START Data segment
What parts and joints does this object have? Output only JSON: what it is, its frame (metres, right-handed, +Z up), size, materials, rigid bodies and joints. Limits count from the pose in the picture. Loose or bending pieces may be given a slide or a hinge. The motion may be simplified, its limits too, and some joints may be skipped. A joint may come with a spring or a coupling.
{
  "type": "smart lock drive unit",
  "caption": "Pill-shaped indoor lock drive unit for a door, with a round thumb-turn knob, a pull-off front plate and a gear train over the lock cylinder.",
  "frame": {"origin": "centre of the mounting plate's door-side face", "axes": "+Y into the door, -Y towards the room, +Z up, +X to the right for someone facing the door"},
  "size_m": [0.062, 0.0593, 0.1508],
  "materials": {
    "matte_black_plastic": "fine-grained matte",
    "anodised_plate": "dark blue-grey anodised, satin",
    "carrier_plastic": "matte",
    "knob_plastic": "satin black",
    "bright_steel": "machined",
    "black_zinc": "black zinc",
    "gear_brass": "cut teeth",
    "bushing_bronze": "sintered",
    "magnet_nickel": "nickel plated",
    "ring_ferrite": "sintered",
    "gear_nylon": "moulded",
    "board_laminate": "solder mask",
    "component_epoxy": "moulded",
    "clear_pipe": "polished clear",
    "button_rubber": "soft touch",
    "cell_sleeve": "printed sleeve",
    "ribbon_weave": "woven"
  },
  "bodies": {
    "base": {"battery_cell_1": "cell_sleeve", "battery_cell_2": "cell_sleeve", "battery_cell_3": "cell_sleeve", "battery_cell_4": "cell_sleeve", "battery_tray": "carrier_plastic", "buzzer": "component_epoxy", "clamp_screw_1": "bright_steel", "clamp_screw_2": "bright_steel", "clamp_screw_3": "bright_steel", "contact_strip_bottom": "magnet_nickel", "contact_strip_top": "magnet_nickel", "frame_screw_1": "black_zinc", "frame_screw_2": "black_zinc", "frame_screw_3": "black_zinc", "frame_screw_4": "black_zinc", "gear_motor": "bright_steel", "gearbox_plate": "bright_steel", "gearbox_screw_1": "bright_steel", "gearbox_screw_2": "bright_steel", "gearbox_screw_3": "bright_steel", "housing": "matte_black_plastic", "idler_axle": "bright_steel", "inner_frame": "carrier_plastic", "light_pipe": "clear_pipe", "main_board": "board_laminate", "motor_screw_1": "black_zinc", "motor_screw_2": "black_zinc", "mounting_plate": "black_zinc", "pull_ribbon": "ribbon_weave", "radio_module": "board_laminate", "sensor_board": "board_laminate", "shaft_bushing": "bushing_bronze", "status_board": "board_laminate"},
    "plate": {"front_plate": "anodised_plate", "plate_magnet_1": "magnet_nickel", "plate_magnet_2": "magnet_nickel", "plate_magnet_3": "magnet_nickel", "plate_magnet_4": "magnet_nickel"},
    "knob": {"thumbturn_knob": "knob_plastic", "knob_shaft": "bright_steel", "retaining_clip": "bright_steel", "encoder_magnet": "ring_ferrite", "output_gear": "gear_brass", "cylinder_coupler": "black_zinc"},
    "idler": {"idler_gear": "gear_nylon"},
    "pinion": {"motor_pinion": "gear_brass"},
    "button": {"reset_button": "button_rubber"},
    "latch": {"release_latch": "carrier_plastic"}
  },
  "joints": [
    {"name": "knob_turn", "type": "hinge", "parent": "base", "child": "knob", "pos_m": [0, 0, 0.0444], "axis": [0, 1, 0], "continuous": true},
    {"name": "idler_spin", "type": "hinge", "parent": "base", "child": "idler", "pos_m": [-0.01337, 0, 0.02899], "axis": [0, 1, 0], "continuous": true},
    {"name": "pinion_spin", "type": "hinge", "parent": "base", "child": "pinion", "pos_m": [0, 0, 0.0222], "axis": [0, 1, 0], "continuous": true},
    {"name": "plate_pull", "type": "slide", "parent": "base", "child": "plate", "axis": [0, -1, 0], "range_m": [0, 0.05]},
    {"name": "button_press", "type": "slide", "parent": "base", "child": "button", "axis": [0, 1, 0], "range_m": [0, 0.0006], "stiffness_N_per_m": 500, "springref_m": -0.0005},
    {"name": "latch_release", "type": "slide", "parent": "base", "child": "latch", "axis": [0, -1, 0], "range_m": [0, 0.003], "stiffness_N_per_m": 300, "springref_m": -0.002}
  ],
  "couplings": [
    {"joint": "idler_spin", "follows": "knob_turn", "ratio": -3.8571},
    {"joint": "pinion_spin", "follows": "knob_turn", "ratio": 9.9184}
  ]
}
END Data segment
## Problem
Restate the listing in full, word for word.

## Full answer
What parts and joints does this object have? Output only JSON: what it is, its frame (metres, right-handed, +Z up), size, materials, rigid bodies and joints. Limits count from the pose in the picture. Loose or bending pieces may be given a slide or a hinge. The motion may be simplified, its limits too, and some joints may be skipped. A joint may come with a spring or a coupling.
{
  "type": "smart lock drive unit",
  "caption": "Pill-shaped indoor lock drive unit for a door, with a round thumb-turn knob, a pull-off front plate and a gear train over the lock cylinder.",
  "frame": {"origin": "centre of the mounting plate's door-side face", "axes": "+Y into the door, -Y towards the room, +Z up, +X to the right for someone facing the door"},
  "size_m": [0.062, 0.0593, 0.1508],
  "materials": {
    "matte_black_plastic": "fine-grained matte",
    "anodised_plate": "dark blue-grey anodised, satin",
    "carrier_plastic": "matte",
    "knob_plastic": "satin black",
    "bright_steel": "machined",
    "black_zinc": "black zinc",
    "gear_brass": "cut teeth",
    "bushing_bronze": "sintered",
    "magnet_nickel": "nickel plated",
    "ring_ferrite": "sintered",
    "gear_nylon": "moulded",
    "board_laminate": "solder mask",
    "component_epoxy": "moulded",
    "clear_pipe": "polished clear",
    "button_rubber": "soft touch",
    "cell_sleeve": "printed sleeve",
    "ribbon_weave": "woven"
  },
  "bodies": {
    "base": {"battery_cell_1": "cell_sleeve", "battery_cell_2": "cell_sleeve", "battery_cell_3": "cell_sleeve", "battery_cell_4": "cell_sleeve", "battery_tray": "carrier_plastic", "buzzer": "component_epoxy", "clamp_screw_1": "bright_steel", "clamp_screw_2": "bright_steel", "clamp_screw_3": "bright_steel", "contact_strip_bottom": "magnet_nickel", "contact_strip_top": "magnet_nickel", "frame_screw_1": "black_zinc", "frame_screw_2": "black_zinc", "frame_screw_3": "black_zinc", "frame_screw_4": "black_zinc", "gear_motor": "bright_steel", "gearbox_plate": "bright_steel", "gearbox_screw_1": "bright_steel", "gearbox_screw_2": "bright_steel", "gearbox_screw_3": "bright_steel", "housing": "matte_black_plastic", "idler_axle": "bright_steel", "inner_frame": "carrier_plastic", "light_pipe": "clear_pipe", "main_board": "board_laminate", "motor_screw_1": "black_zinc", "motor_screw_2": "black_zinc", "mounting_plate": "black_zinc", "pull_ribbon": "ribbon_weave", "radio_module": "board_laminate", "sensor_board": "board_laminate", "shaft_bushing": "bushing_bronze", "status_board": "board_laminate"},
    "plate": {"front_plate": "anodised_plate", "plate_magnet_1": "magnet_nickel", "plate_magnet_2": "magnet_nickel", "plate_magnet_3": "magnet_nickel", "plate_magnet_4": "magnet_nickel"},
    "knob": {"thumbturn_knob": "knob_plastic", "knob_shaft": "bright_steel", "retaining_clip": "bright_steel", "encoder_magnet": "ring_ferrite", "output_gear": "gear_brass", "cylinder_coupler": "black_zinc"},
    "idler": {"idler_gear": "gear_nylon"},
    "pinion": {"motor_pinion": "gear_brass"},
    "button": {"reset_button": "button_rubber"},
    "latch": {"release_latch": "carrier_plastic"}
  },
  "joints": [
    {"name": "knob_turn", "type": "hinge", "parent": "base", "child": "knob", "pos_m": [0, 0, 0.0444], "axis": [0, 1, 0], "continuous": true},
    {"name": "idler_spin", "type": "hinge", "parent": "base", "child": "idler", "pos_m": [-0.01337, 0, 0.02899], "axis": [0, 1, 0], "continuous": true},
    {"name": "pinion_spin", "type": "hinge", "parent": "base", "child": "pinion", "pos_m": [0, 0, 0.0222], "axis": [0, 1, 0], "continuous": true},
    {"name": "plate_pull", "type": "slide", "parent": "base", "child": "plate", "axis": [0, -1, 0], "range_m": [0, 0.05]},
    {"name": "button_press", "type": "slide", "parent": "base", "child": "button", "axis": [0, 1, 0], "range_m": [0, 0.0006], "stiffness_N_per_m": 500, "springref_m": -0.0005},
    {"name": "latch_release", "type": "slide", "parent": "base", "child": "latch", "axis": [0, -1, 0], "range_m": [0, 0.003], "stiffness_N_per_m": 300, "springref_m": -0.002}
  ],
  "couplings": [
    {"joint": "idler_spin", "follows": "knob_turn", "ratio": -3.8571},
    {"joint": "pinion_spin", "follows": "knob_turn", "ratio": 9.9184}
  ]
}